三人目の先生は、駆け出しのころ一番最初の先生に紹介されて会った。クライアントには誰もが知ってる大手企業が連なり、厳しいので有名な人だった。この人にいきなりこう言われた。「おまえ、写真で金儲けしたいか?金儲けしたいなら営業写真をやれ、広告やってもビルは建たんぞ。」だった。この先生、厳しいうえに口が悪いのでなかなか助手が居つかなくて、繁忙期になるとよく呼ばれた。その昔、白バックにモデルが多重露光のように二重三重に写っている、という撮影をして、どうやって撮ったのか???と評判になったそうだ。今ならフォトショでちょいちょいだけど、フィルムでこれをやっていた。聞いてみるとな~んだ、だけど、そう簡単に思いつけないでしょう。
*黒バックでの多重露光は簡単。黒いという事はフィルム面の乳剤に光が当たっていない、人の顔とかは乳剤に感光している。これ白バックでってところがミソです。そのまま多重露光すると、最初の人物の部分が白の露光のせいで薄く消えてしまうのです。さて、皆さんどんな方法だったかわかります?
この先生にもいろいろ教わった。カメラマンの矜持。モチーフ。引き出しの数。代理店との付き合い方、他にもいろいろあるが、出来の悪い弟子だったのでどれもこれも中途半端なままでした。
4人目は、ある程度稼いだらその月はもう仕事を受けない、やらないってことを平気でする人だった。新しもの好きで、あれこれと手に入れては見せびらかしてもらった。

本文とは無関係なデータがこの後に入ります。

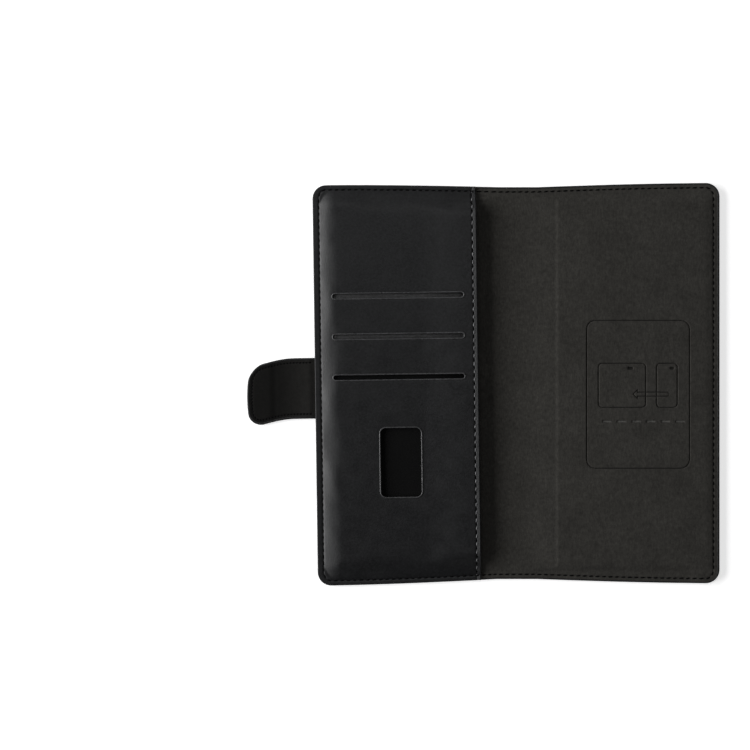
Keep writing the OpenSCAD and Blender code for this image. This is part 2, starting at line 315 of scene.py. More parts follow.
class Outline:
    """A shape with a straight inner end, a free far end with two round corners, and flaring long sides."""

    def __init__(self, side, reach, half, corner, pull, middle=0.0, straight=0.0):
        self.side, self.reach, self.half, self.corner = side, reach, half, corner
        self.pull, self.middle, self.straight = pull, middle, straight
        self.core = reach - corner
        self.span = float(half(np.array(self.core))) - corner

    def y_at(self, x, y):
        share = np.clip((np.abs(y) - self.straight) / (self.span - self.straight), 0, 1)
        return y + np.sign(y) * (self.half(x) - self.corner - self.span) * share

    def plan(self, x_lines, y_lines, rings, closed=True):
        """x_lines run outwards, y_lines span the straight part of the far end, and rings run from the
        outside edge in to the corner radius. A plan that isn't closed stops at its last x line."""
        plan, side, core, corner = Plan(), self.side, self.core, self.corner
        x, y = x_lines[:, None], y_lines[None, :]
        inner = self.y_at(x, y)
        plan.patch(side * x, self.middle + inner, self.reach - x, self.half(x) - np.abs(inner))
        ring = rings[None, :]
        for up in (-1, 1):
            across = up * (self.half(x) - self.pull(ring))
            plan.patch(side * x, self.middle + across, self.reach - x, ring)
        if not closed:
            return plan
        ring = rings[:, None]
        last = self.y_at(core, y)
        plan.patch(side * (self.reach - ring), self.middle + last, ring, self.half(core) - np.abs(last))
        angle = np.linspace(0, np.pi / 2, 14)[None, :]
        for up in (-1, 1):
            out_x = (corner - ring) * np.cos(angle)
            out_y = self.half(core) - corner + (corner - self.pull(ring)) * np.sin(angle)
            deep_y = corner - (corner - ring) * np.sin(angle)
            plan.patch(side * (core + out_x), self.middle + up * out_y, corner - out_x, deep_y)
        return plan

    def ring_line(self, ring, start_x, step=0.4):
        """Points along a ring, out along the top, round the free end and back along the bottom."""
        x = np.arange(start_x, self.core, step)
        top = np.stack([x, self.half(x) - self.pull(ring)], axis=1)
        angle = np.linspace(np.pi / 2, 0, 24)
        low = self.half(self.core) - self.corner
        arc_x = self.core + (self.corner - ring) * np.cos(angle)
        arc_y = low + (self.corner - self.pull(ring)) * np.sin(angle)
        y = np.arange(low, 0, -step)
        edge = np.stack([np.full(len(y), self.reach - ring), y], axis=1)
        half = np.concatenate([top, np.stack([arc_x, arc_y], axis=1), edge])
        whole = np.concatenate([half, half[::-1] * [1, -1]])
        return whole * [self.side, 1] + [0, self.middle]


def ring_distance(dx, dy):
    return edge_distance(dx, dy, CORNER)


FRONT = Outline(-1, REACH, half_height, CORNER, pulled, straight=52.0)
BACK = Outline(1, REACH, half_height, CORNER, pulled, straight=52.0)
STRAP = Outline(-1, STRAP_REACH, lambda x: STRAP_HALF + 0 * x, STRAP_ROUND, lambda r: r, middle=STRAP_MID)


def walk(line):
    """Length of a line of points, and a function from the run along it to the point."""
    run = np.concatenate([[0], np.cumsum(np.hypot(*np.diff(line, axis=0).T))])
    return run[-1], lambda at: np.stack([np.interp(at, run, line[:, k]) for k in (0, 1)], axis=1)


def spaced(line, pitch, first=0.0):
    """Points and directions along a line, one pitch apart."""
    length, point_at = walk(line)
    at = np.linspace(first, length - first, int(round((length - 2 * first) / pitch)) + 1)
    way = point_at(at + 0.2) - point_at(at - 0.2)
    return point_at(at), way / np.hypot(*way.T)[:, None]


def stitches(name, rows, material, length=1.95, width=0.6, rise=0.26, slant=0.1, place=settle):
    """One mesh of thread stitches, a little uneven in slant and length. rows are (points, directions,
    height of the face, 1 up or -1 down)."""
    stations, around = 7, 8
    u = np.linspace(-1, 1, stations)
    body = np.maximum(1 - np.abs(u) ** 3.2, 0.03) ** 0.5
    turn = np.arange(around) * 2 * np.pi / around
    local = np.zeros((stations, around, 3))
    local[..., 0] = (u * length / 2)[:, None]
    local[..., 1] = np.cos(turn)[None, :] * (body * width / 2)[:, None]
    local[..., 2] = np.sin(turn)[None, :] * (body * rise / 2)[:, None] + (rise * 0.42 * (1 - u**2))[:, None]
    local = local.reshape(-1, 3)
    template = grid_faces(stations, around, closed_n=True)
    template.append(list(range(around))[::-1])
    template.append(list(range(len(local) - around, len(local))))
    points, faces, base = [], [], 0
    for point, way, height, up in rows:
        height = np.broadcast_to(height, len(point))
        for i in range(len(point)):
            angle = math.atan2(way[i, 1], way[i, 0]) + slant * (1 + 0.5 * math.sin(i * 12.9898))
            c, s = math.cos(angle), math.sin(angle)
            long = 1 + 0.06 * math.sin(i * 78.233)
            u, v, w = local.T * [[long], [1], [up]]
            stitch = [point[i, 0] + c * u - s * v, point[i, 1] + s * u + c * v, height[i] + w]
            points.append(np.stack(stitch, axis=1))
            faces += [[base + q for q in face[::up]] for face in template]
            base += len(local)
    return make_mesh(name, place(np.concatenate(points)), faces, material, 80)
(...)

ある時「あなたは自分自身でもカメラマンとしてやっているので、こちらの気持ち、やって欲しいこと、やるべきことがわかっていて、仕事がしやすい、とても助かる。」と言われた。最初のスタジオで「助手ってのは、助ける手と書くんだから、言われる前に動け、考えろ、しっかりアシストしろ」と教えられたが、それが出来ているようでちょっと嬉しかった。
この方とは歳が近いせいもあり、兄貴分のような存在で、やったこともない、機材もない撮影を出来ます!と言い切って、慌ててやり方を相談に行ったり、機材を貸してもらったりと、ほんとに世話になった。
やがて、自分の仕事がだんだんと増え、忙しくなり、2年を過ぎる頃には、どこもあまり手伝えなくなるのでした。